## Stored data
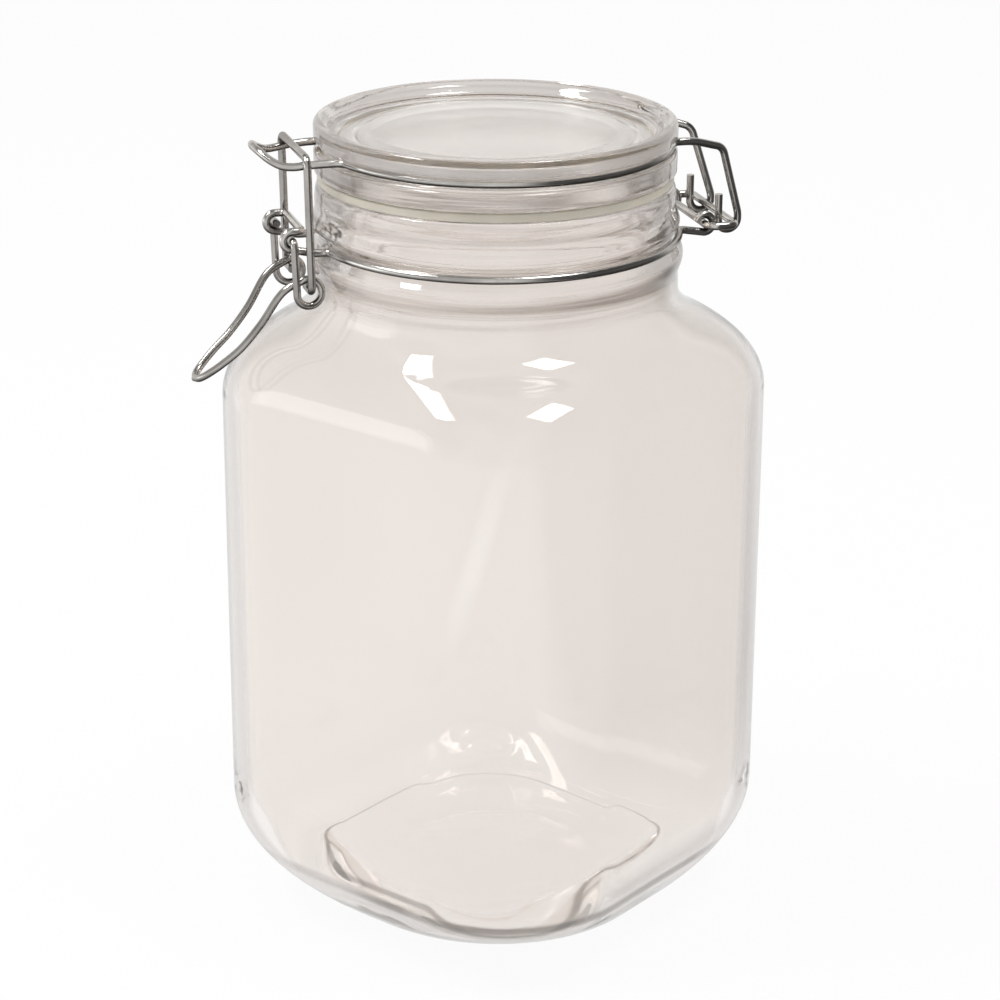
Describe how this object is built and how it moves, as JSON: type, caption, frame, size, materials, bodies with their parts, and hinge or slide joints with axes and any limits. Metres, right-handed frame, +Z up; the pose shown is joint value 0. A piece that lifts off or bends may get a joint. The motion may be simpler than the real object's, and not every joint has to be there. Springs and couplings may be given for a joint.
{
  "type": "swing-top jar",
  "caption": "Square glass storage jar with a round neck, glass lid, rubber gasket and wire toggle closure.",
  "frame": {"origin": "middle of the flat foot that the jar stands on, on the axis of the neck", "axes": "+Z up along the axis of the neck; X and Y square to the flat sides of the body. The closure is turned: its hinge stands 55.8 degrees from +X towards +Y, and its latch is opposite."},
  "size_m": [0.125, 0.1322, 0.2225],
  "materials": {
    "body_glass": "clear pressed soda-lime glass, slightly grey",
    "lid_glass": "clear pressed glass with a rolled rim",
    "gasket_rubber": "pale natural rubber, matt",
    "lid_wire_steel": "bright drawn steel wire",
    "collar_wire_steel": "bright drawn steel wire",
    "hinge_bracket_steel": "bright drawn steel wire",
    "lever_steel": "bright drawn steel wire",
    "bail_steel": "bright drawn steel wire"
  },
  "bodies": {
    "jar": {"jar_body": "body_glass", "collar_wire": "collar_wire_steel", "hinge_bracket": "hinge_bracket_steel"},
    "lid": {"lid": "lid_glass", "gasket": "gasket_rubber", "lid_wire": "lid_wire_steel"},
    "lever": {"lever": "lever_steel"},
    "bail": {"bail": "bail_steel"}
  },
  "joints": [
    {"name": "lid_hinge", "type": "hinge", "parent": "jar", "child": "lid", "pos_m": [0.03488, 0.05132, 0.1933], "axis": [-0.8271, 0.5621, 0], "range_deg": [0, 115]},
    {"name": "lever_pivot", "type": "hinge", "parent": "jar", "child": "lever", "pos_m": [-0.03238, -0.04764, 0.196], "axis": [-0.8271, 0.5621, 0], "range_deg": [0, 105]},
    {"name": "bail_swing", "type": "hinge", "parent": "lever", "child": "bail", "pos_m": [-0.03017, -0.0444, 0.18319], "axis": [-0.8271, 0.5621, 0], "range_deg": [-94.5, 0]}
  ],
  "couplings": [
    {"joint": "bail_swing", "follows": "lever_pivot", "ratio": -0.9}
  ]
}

==

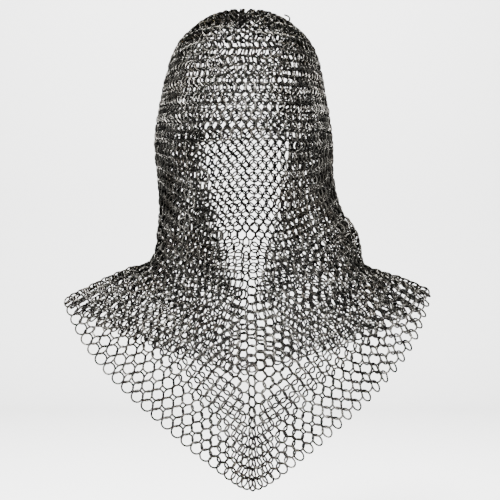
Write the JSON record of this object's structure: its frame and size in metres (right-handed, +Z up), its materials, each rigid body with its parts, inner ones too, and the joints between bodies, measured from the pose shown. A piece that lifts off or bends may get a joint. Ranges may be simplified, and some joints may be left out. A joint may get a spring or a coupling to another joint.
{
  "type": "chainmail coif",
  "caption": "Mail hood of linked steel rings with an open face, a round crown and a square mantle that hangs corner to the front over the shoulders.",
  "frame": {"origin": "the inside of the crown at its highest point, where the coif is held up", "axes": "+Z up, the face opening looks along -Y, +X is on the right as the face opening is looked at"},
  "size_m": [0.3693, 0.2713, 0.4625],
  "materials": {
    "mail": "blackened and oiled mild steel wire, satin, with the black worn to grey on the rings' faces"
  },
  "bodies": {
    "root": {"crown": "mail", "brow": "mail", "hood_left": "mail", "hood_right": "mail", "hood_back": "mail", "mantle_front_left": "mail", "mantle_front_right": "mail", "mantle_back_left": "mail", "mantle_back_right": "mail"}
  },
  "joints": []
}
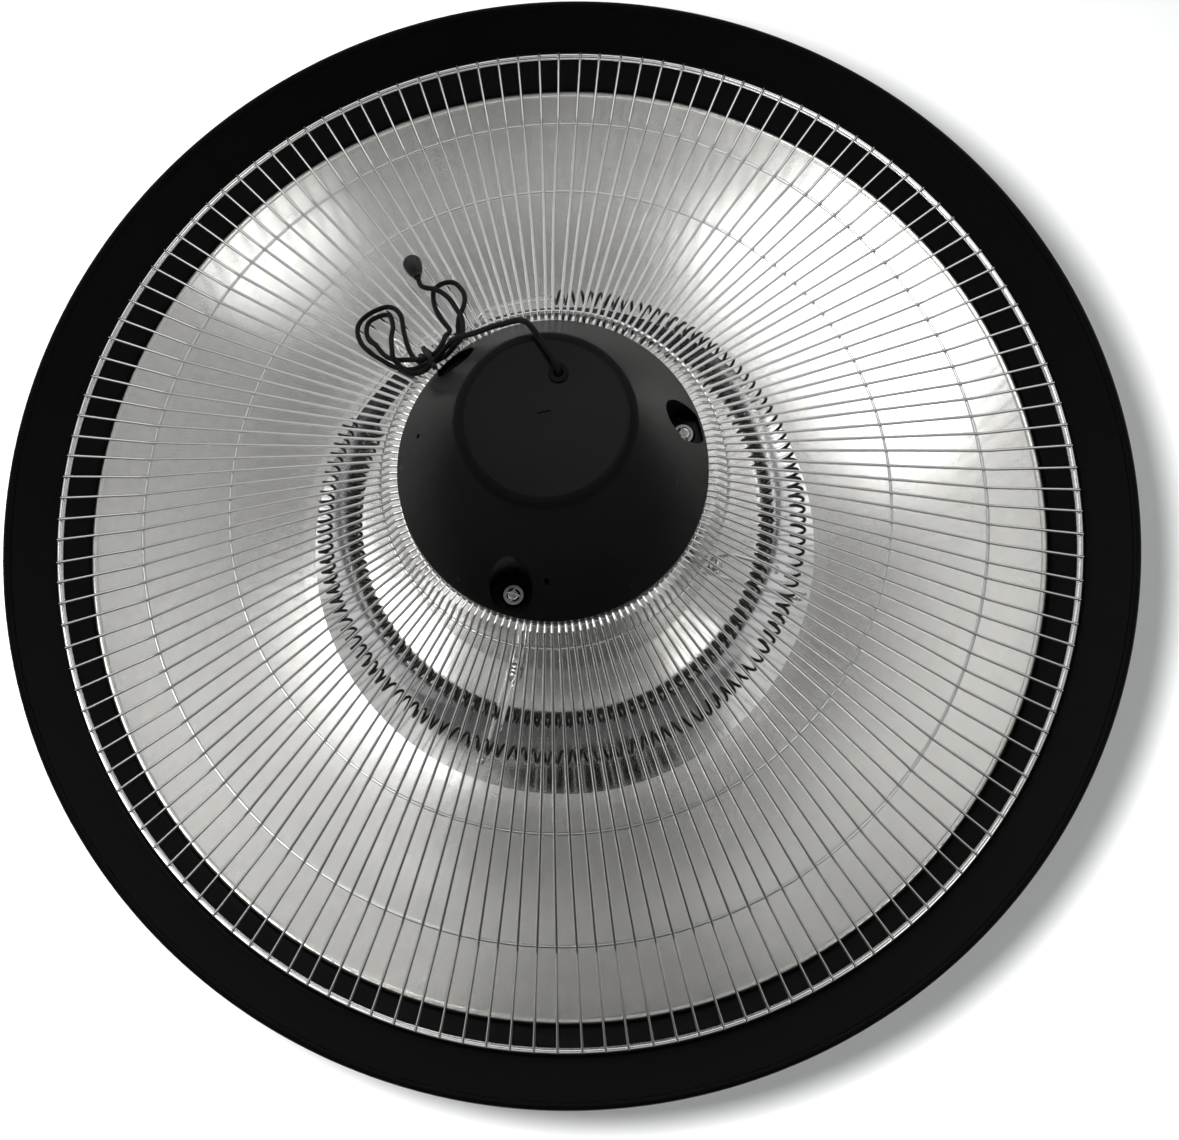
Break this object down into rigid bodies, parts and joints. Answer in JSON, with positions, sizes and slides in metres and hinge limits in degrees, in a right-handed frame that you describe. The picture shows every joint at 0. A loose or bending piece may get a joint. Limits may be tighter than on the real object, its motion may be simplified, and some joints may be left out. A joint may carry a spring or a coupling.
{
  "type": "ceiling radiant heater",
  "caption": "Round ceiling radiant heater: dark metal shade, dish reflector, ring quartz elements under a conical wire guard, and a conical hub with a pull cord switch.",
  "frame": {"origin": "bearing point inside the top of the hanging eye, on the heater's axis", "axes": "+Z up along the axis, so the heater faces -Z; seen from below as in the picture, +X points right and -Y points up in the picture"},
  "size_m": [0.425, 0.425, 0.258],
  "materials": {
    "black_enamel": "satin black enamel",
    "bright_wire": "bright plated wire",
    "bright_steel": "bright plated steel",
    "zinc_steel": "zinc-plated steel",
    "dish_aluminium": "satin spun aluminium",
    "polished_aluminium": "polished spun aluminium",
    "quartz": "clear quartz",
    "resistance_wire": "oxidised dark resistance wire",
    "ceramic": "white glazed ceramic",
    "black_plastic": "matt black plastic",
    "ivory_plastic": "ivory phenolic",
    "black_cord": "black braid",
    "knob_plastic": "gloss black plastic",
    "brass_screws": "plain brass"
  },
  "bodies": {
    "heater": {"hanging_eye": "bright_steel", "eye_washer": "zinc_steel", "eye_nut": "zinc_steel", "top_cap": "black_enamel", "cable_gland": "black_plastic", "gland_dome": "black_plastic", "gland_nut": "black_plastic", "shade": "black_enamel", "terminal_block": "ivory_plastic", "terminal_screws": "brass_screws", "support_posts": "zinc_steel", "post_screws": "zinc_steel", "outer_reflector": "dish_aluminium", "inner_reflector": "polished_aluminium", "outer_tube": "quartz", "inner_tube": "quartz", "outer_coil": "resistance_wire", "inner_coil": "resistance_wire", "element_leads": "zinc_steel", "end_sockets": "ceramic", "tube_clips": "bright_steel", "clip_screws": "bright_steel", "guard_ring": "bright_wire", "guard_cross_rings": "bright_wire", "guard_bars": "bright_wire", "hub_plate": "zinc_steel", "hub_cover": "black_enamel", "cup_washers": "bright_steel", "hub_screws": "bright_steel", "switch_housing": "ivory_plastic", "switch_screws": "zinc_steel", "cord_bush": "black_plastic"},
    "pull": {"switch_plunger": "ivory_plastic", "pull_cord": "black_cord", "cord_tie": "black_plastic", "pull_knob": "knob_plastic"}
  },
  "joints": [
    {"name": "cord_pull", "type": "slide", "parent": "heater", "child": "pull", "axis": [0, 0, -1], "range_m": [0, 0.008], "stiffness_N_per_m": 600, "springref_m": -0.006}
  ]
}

## What to do
Determine how many lines in the data above contain the string "axes". Give nothing except the number.

## Result below
4